慢性的な争いによって、社会的にも、経済的にも、地球は退化しつつあった。敵も味方も、未来に向かって滅びるしかない状態だった。そこへ、新たな敵、地球外の敵という存在が現れ、人々に大きな活力を与えた。それは事実だ。間違いない。だが、だからといって、それに縋るのはどうだろう。嘘だと分かっても、それに頼り続けるのは、あまりにも空しくはないのか。人類は、そんな偽りの幻影を見せられない限り、心を一つにできない生き物なのか。
それでもまだ、こんな理由からこの道を選んだのなら、救いがある。だが、実際はそうではない。企業はますますの利益拡大のため、政府は地球に置いてさらなる地位を築くため。共に、自己の利益の追求のみを考え、嘘を徹底的に隠し通した。偽りを真実だと押し通した。
その結果の平和なのだ、今の地球は。そんな平和の何が嬉しい、何が尊い。
でも……。
もし、人の罪がそれだけなら、自分は怒りをもってそれに対峙できたであろう。だが、罪はもっと根深かった。
穏やかな時が、ぬるま湯につかるような怠惰な気持ちを、人々に植え付ける。人のその目を曇らせる。初期段階で、首謀者達が、いち早く各国の情報機関を押さえ、統制したのも確かに功を奏した。

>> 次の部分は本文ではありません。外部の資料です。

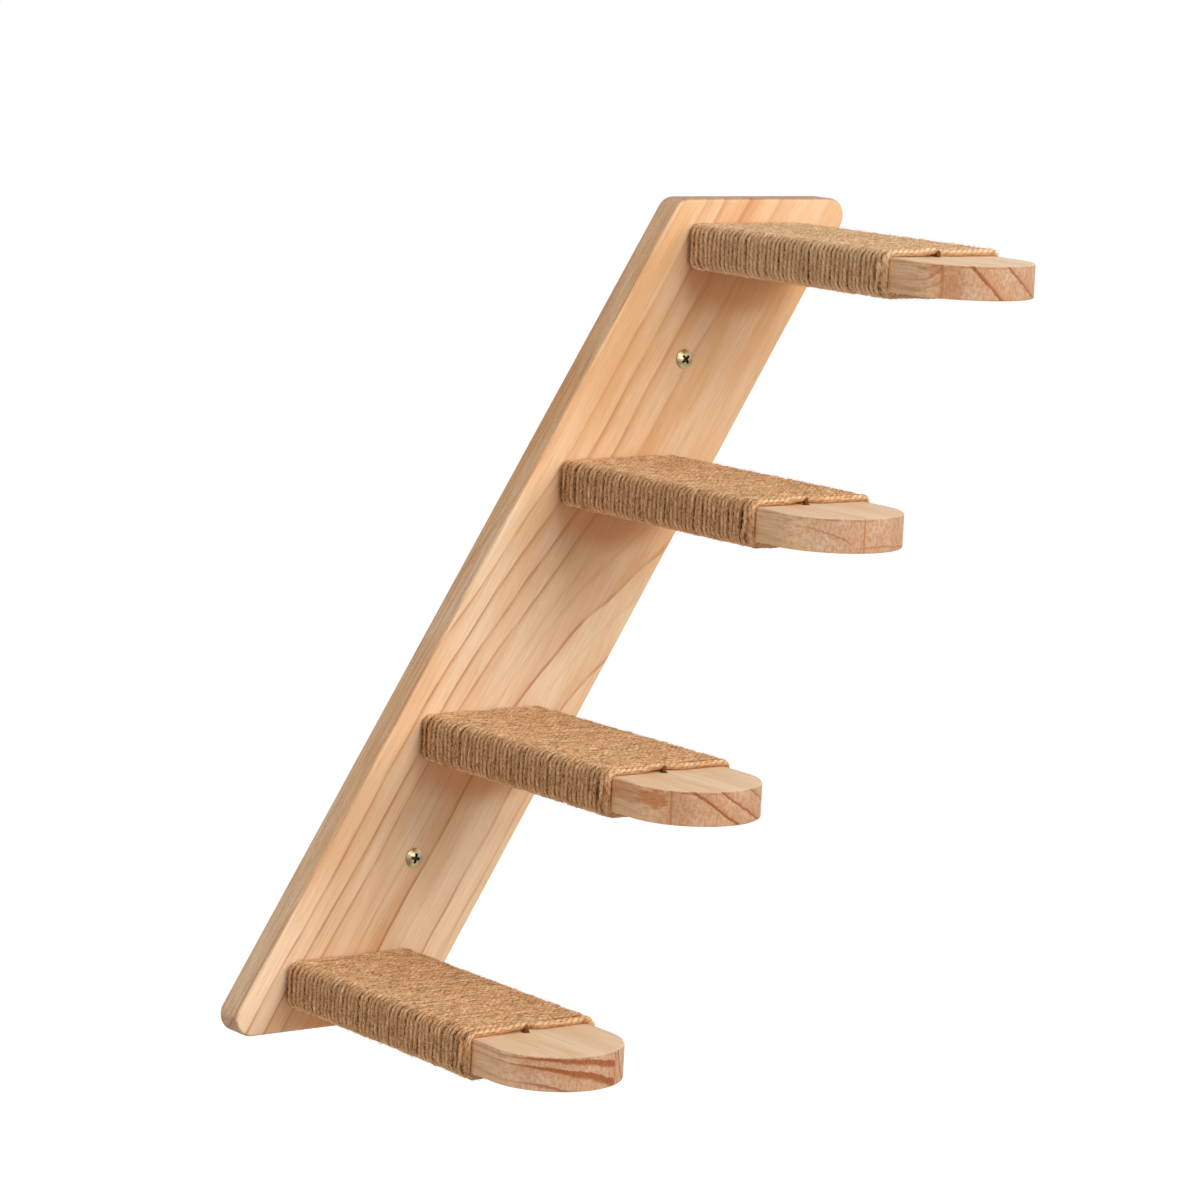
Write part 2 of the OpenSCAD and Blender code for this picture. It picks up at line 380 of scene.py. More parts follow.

が、今の今まで、二百年近く、真実が伏せられ続けたのは、人々の見えない目、見ようとしない目のせいではないのか。
幸福な人々。おめでたい人々。一握りの人間の思惑の下で、ただのうのうと、生を貪る……。
マークは操縦桿を握り締めた。デルドーマ星人用の戦闘機は、慣れ親しんだものより、かなり大きい。が、中身は一緒だ。基地内に飾られていた、デルドーマ星人の戦闘機とは違って。
思えば、あの戦闘機は見事だった。いくら人の目が節穴だとしても、そうそう騙せるものではない。全く異星の産物であるかのように思わせるのは、大変なことだ。デルドーマ星人の遺体にしても、同様だ。確かに、地球防衛軍のトップにあたる者達は、真実を知っている。ごっこ遊びをするには、互いにルールが分かっていなければならない。しかし、配下のものは、それを知らない。かつて自分がそうであったように、無知なるものばかりだ。中には科学、医学の分野に長けた者もいたであろう。その確かな目をかいくぐったのだ、あの作品群は。
これぞ人の力、技術の力。それが善に基づくものであれ、悪に基づくものであれ、力は等しく発揮される……。
発進する。全身に快感が走る。涙が出そうになる。いや、出る。
ここまで来るのに三年かかった。真実を受け止め、飲み干し、噛み砕いて理解するまで二年。ヨウコの力を借りながら、自らに、これからの生きる道を納得させるのに一年。でも、一番大きな力となったのは、単純な欲求だった。乗りたい。空を飛びたい。宇宙を駆けたい。大義はどうでもいい。
結局僕は、同じ次元にいるのだ。自己の利益のために、ごっこ遊びをする奴らと。そのことも知らず、今の幸福にしがみつく奴らと。
ただ、己の欲望を満たすことだけが、行動の全て……。